Elle entend parler du divorce possible de Buonaparte et ne doute pas qu’il ne songe à s’allier à une famille illustre et souveraine. « Il ne s’agit pas, bien entendu, de mes filles. Je les tuerais, dit-elle, plutôt que de les avilir et de m’avilir de la sorte. » Car, tout en faisant l’éloge des mérites et du génie de Bonaparte, elle l’appelle un « profond scélérat et un usurpateur. » Trois ans après, elle entend son propre gendre, l’empereur François, avouer qu’il lui donnerait volontiers une de ses filles, et six autres années seront à peine écoulées qu’elle verra l’archiduchesse Marie-Louise, sa petite-fille, devenir la femme de l’empereur Napoléon !… Elle aurait dû s’attendre à tous ces prodiges, puisque, le 8 janvier 1802, elle écrivait : « Buonaparte fera, en tout et partout, ce qu’il voudra et l’Europe entière se contentera de le regarder avec stupéfaction, en le laissant faire et disposer de tout à sa guise. » Quelque temps après, elle prédit qu’il sera roi d’Italie et s’inquiète de ses discours prononcés à la Cisalpine et de ses réticences sur Naples. Aussi bien, s’il arrive quelque malheur, ce sera la faute de ses sujets ainsi que d’elle-même. « Nous sommes Anglais de cœur et d’affection, et Français par peur et sagesse.

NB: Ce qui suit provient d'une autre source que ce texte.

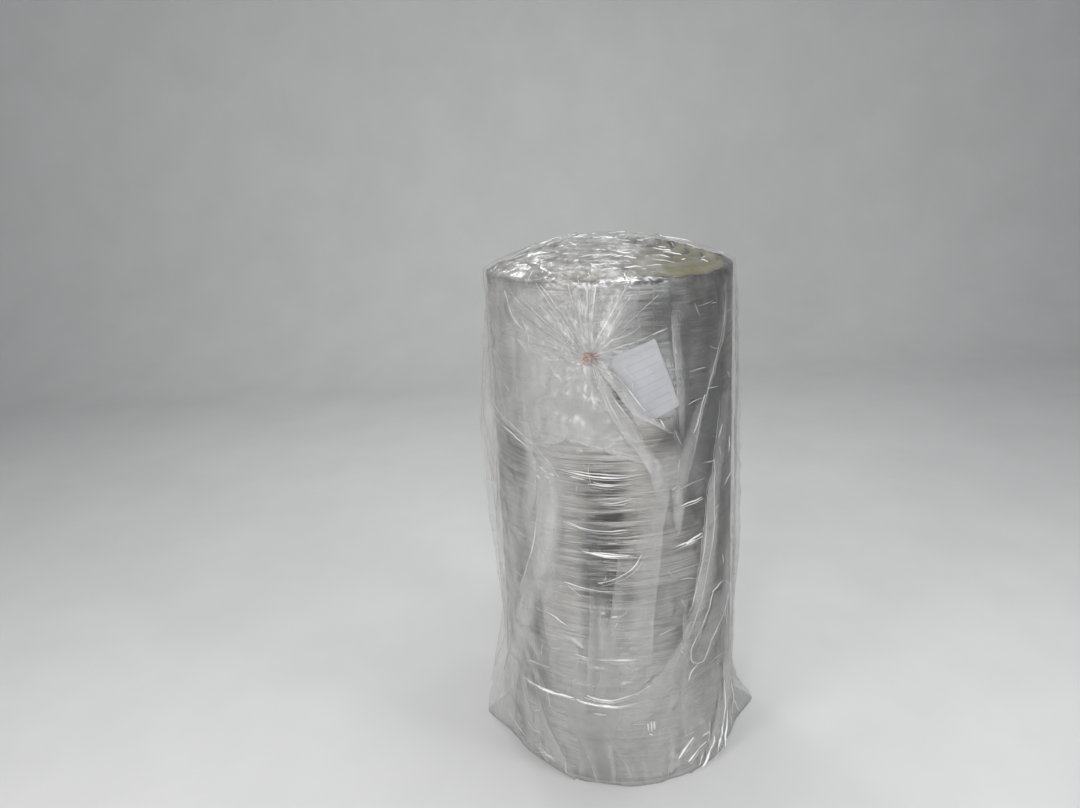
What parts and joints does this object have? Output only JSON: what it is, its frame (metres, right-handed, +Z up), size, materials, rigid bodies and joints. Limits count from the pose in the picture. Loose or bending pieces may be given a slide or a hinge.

Méprisés de tous les deux, nous perdrons certainement nos Etats. Nous serons chassés, sans avoir eu de quoi vivre ici à Vienne ni où aller. » Elle souhaite la mort pour elle et pour ses enfans. En y réfléchissant bien, elle préférerait le règne des Jacobins à celui « du cher et grand Napoleone. Les premiers, dit-elle, feraient des malheurs partiels. Celui-ci le fera général. »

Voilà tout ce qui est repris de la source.